Wildfire>_ is offering a prize* of CHF 50.- to the first national delegation to mention Wildfire>_ and its aims in a plenary meeting of the Conference on Disarmament in Geneva. Light the fire, spread the flames, and get very slightly richer. Who will be first?
(*will be donated to the charity of your choice if accepting money from shady underground movements raises ethical concerns for you)
25 May 2013 - So you like Wildfire>_?
What are you actually going to do about it? Wildfire>_ challenges civil society groups to each come up with three specific, well-defined actions they are going to take to promote the treaty. Publish them on your websites and blogs by 30 June. We will feature the best ones here. In the meantime, we want you to push the Wildfire>_ approach with selected non-nuclear-weapon states. Yes, now. Yes, in person - you can't do this from your keyboard.
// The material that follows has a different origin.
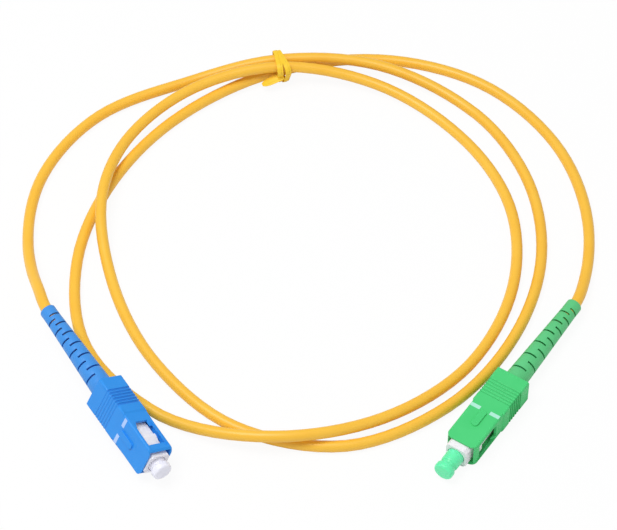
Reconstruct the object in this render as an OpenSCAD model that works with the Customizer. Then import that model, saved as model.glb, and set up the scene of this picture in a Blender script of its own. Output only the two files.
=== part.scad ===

You will need:
- 1 politician, parliamentarian, official, diplomat or other representative of any of the following: Algeria, Austria, Brazil, Indonesia, Ireland, Malaysia, Mexico, New Zealand, Nigeria, Norway, South Africa, Switzerland
- 1 copy of the material on the Wildfire>_ website
- 1 blowtorch
Make them understand. Tweet or blog your results.
24 May 2013 - Now that we have your attention...
Wildfire>_ seems to have made some impression, at least in the civil society community. Our thanks to ICAN, RCW and others for spreading the flame, and especially to disarmament diaries for entering into the spirit of the thing.
But gawking at a website and passing links around is not going to make a treaty. You actually have to do something. And where are the non-nuclear-weapon states? Silent, woebegone and helpless as usual. Where is the outrage? Wildfire>_ will fan the flames a bit - check back here for updates.
19 May 2013 - website launched. Wildfire>_ is alight.